[Begin The records]
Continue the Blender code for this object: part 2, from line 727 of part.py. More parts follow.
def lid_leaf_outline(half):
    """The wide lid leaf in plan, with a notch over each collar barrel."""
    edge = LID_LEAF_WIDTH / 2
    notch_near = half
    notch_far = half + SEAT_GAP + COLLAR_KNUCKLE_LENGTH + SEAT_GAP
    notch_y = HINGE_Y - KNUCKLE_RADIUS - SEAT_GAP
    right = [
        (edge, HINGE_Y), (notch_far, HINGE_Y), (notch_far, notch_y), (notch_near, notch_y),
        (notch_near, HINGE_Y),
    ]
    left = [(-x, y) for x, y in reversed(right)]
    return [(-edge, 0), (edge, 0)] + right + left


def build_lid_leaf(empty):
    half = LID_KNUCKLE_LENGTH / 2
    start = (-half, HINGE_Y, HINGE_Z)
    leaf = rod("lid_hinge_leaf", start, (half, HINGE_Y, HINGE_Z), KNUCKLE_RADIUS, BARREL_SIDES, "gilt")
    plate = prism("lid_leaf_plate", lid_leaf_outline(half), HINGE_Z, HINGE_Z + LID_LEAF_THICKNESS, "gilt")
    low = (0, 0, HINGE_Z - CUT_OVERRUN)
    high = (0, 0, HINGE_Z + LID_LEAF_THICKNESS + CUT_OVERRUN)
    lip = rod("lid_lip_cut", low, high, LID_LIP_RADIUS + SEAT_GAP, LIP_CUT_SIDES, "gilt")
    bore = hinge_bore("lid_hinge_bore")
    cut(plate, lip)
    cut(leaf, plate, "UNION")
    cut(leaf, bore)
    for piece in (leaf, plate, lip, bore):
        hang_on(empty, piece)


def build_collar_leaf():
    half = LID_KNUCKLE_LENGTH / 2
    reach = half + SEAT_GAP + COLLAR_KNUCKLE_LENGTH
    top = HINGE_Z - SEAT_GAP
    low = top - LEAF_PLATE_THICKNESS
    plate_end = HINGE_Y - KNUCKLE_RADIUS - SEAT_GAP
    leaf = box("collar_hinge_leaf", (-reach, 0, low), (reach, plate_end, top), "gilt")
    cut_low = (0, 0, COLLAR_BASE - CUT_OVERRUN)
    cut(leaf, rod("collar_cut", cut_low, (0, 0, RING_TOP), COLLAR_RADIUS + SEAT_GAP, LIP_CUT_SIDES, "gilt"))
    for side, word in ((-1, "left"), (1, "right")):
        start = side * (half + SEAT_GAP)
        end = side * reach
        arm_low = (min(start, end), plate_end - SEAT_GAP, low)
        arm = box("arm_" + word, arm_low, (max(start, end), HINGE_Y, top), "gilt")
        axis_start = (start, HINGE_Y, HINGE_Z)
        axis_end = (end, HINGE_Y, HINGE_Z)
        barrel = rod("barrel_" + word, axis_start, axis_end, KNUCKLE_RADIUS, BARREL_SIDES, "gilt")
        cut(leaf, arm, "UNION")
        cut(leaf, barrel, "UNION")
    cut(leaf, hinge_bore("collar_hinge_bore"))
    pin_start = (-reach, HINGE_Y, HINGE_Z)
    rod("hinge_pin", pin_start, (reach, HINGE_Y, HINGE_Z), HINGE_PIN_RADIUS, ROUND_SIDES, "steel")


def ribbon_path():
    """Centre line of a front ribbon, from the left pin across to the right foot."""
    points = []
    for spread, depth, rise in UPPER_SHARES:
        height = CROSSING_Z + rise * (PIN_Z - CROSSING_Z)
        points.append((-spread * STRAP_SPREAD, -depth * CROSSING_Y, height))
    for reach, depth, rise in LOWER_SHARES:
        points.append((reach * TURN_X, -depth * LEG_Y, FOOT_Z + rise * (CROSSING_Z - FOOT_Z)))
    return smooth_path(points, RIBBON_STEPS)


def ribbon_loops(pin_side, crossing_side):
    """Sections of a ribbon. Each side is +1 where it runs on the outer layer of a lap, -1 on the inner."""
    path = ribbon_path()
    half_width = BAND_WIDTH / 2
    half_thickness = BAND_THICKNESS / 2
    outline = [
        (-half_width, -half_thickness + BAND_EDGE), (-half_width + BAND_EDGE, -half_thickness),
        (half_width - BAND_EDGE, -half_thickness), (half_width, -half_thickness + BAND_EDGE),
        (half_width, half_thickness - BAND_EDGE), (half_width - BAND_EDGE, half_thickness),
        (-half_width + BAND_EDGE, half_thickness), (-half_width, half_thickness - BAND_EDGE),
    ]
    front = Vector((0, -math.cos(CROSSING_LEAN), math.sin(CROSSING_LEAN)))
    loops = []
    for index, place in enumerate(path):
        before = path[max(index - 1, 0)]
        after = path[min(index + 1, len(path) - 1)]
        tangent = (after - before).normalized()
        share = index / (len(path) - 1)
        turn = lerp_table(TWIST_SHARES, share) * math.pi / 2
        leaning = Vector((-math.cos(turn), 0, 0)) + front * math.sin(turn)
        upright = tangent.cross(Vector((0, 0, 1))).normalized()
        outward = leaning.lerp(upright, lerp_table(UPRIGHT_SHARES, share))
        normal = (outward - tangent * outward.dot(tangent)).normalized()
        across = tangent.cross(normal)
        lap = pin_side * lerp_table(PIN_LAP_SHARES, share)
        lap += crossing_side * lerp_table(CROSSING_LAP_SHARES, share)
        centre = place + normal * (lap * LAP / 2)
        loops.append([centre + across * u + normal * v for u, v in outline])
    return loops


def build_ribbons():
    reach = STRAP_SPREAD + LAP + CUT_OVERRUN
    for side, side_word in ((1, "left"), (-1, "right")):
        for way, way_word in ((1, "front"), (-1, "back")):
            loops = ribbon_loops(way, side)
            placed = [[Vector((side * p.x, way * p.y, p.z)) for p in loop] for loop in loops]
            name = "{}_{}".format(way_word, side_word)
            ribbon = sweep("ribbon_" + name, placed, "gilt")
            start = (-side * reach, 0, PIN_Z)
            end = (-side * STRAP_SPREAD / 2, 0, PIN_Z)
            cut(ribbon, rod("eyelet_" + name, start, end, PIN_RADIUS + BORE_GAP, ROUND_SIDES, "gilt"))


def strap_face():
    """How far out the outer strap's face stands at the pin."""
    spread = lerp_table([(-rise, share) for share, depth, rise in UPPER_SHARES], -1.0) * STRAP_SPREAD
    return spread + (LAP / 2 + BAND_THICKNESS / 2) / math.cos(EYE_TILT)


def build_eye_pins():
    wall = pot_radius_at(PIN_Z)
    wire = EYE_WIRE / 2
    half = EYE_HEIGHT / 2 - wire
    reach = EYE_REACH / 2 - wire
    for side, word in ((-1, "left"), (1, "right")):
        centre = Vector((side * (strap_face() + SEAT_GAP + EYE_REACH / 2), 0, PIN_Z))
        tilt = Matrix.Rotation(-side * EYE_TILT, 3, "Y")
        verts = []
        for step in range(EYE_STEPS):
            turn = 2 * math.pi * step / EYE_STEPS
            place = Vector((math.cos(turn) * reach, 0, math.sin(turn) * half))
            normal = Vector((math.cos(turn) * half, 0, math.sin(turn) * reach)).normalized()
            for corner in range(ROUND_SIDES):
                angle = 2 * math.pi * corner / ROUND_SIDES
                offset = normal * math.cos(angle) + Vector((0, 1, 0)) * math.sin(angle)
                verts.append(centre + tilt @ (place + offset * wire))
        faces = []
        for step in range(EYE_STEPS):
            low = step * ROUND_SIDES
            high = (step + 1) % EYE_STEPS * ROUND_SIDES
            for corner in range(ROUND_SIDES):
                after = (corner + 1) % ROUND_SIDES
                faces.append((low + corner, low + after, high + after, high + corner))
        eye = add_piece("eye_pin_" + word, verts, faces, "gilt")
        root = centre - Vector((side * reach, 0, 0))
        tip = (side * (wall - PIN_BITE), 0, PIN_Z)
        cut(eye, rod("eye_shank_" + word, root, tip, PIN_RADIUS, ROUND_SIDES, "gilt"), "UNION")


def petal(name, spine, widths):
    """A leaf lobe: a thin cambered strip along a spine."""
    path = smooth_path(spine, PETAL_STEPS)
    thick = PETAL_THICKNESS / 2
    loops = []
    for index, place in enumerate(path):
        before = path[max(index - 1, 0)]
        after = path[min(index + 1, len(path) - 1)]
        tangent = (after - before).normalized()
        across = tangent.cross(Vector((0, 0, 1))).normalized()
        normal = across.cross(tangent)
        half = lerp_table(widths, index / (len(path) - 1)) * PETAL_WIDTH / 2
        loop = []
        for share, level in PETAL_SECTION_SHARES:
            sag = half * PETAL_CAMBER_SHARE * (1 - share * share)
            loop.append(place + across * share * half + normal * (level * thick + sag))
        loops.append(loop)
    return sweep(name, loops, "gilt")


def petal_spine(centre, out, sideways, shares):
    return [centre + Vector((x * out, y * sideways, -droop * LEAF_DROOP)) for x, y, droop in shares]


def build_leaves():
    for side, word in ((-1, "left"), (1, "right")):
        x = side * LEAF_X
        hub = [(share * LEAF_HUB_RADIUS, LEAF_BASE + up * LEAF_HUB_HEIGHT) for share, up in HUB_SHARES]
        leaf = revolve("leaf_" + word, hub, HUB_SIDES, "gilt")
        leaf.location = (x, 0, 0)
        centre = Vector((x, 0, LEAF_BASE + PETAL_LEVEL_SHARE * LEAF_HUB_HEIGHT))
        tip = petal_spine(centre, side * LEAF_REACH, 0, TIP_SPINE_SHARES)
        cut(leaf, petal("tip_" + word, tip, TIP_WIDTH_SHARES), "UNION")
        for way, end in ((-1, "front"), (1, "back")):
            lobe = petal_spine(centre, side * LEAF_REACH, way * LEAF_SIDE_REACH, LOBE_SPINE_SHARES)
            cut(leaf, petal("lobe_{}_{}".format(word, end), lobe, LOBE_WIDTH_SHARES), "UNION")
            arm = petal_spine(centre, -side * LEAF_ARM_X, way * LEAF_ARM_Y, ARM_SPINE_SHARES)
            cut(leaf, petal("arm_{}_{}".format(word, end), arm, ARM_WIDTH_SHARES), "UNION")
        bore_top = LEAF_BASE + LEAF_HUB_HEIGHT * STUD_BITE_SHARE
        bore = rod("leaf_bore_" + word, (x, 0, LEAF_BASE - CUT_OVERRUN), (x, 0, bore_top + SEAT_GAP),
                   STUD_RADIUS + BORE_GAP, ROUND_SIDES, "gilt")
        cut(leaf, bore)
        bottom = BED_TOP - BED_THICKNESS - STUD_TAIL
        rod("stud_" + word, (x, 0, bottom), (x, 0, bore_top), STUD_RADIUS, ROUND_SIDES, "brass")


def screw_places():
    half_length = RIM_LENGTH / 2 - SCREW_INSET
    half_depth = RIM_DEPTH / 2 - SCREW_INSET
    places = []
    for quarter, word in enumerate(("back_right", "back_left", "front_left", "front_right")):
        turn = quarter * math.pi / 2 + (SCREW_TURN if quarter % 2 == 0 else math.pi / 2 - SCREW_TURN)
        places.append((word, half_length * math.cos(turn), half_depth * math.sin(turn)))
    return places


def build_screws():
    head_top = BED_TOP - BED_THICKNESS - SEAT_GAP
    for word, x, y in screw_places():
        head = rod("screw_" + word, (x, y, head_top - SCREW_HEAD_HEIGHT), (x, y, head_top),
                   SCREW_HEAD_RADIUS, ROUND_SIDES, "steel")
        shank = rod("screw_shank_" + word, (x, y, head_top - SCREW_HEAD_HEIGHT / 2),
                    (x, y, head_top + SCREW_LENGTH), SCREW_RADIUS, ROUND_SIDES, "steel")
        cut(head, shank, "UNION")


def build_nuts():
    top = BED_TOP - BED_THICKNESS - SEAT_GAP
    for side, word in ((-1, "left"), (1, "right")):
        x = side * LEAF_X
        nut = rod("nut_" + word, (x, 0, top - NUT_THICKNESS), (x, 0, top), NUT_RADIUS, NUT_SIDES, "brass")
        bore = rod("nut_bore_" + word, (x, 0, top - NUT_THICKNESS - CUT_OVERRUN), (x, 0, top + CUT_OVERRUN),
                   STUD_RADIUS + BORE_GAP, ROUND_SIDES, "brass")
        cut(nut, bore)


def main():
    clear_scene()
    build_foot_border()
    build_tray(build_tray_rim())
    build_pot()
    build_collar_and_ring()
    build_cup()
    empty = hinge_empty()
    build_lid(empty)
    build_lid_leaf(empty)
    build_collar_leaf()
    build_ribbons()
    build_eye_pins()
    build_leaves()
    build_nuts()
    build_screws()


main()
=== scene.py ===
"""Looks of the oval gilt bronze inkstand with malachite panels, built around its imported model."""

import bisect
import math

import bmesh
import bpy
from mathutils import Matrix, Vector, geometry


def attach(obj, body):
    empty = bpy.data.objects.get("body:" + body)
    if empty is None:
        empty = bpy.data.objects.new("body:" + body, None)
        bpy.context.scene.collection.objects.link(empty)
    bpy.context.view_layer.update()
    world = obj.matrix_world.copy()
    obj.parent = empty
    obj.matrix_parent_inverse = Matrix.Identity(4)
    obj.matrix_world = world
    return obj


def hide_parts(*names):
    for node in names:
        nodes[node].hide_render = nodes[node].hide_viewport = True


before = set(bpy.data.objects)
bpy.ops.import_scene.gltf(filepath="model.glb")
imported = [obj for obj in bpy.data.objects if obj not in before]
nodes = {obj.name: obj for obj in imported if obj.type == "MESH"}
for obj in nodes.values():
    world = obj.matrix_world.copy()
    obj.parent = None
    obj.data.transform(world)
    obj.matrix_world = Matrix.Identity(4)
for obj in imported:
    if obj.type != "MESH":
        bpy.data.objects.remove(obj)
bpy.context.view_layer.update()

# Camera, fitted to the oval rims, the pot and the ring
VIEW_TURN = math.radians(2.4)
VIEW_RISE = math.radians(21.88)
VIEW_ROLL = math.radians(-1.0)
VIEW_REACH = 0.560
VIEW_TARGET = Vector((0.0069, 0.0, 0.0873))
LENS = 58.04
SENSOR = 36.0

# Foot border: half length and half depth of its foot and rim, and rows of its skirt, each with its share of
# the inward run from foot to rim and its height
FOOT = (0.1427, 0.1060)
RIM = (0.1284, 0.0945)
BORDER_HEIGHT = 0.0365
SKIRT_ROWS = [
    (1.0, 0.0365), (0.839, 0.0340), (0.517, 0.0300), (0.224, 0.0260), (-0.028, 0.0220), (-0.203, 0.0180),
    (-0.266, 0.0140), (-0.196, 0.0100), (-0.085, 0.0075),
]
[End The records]
[Begin The records]
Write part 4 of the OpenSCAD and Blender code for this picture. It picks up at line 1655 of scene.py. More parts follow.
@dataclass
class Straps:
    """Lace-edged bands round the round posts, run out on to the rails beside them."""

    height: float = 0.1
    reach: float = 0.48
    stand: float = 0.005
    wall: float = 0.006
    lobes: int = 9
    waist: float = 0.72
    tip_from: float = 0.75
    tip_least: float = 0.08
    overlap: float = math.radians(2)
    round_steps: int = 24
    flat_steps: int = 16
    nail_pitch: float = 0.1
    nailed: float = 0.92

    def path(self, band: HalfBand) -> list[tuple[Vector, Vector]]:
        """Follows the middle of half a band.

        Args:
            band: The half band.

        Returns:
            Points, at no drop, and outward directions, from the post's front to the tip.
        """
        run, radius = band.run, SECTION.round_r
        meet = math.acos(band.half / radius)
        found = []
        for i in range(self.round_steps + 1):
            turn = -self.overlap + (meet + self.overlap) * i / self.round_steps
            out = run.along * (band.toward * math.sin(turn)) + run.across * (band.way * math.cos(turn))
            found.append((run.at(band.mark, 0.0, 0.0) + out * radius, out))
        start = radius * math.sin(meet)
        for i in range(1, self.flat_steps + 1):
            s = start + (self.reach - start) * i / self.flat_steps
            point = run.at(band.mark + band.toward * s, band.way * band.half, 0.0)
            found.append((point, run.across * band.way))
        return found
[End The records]
[Begin The records]
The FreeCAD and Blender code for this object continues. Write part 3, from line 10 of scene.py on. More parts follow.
[End The records]
▶ Problem to work on: Look through the data above. Find each line with the string "imported" and copy it.

▶ Output of the exercise:
"""Looks of the oval gilt bronze inkstand with malachite panels, built around its imported model."""
imported = [obj for obj in bpy.data.objects if obj not in before]
nodes = {obj.name: obj for obj in imported if obj.type == "MESH"}
for obj in imported:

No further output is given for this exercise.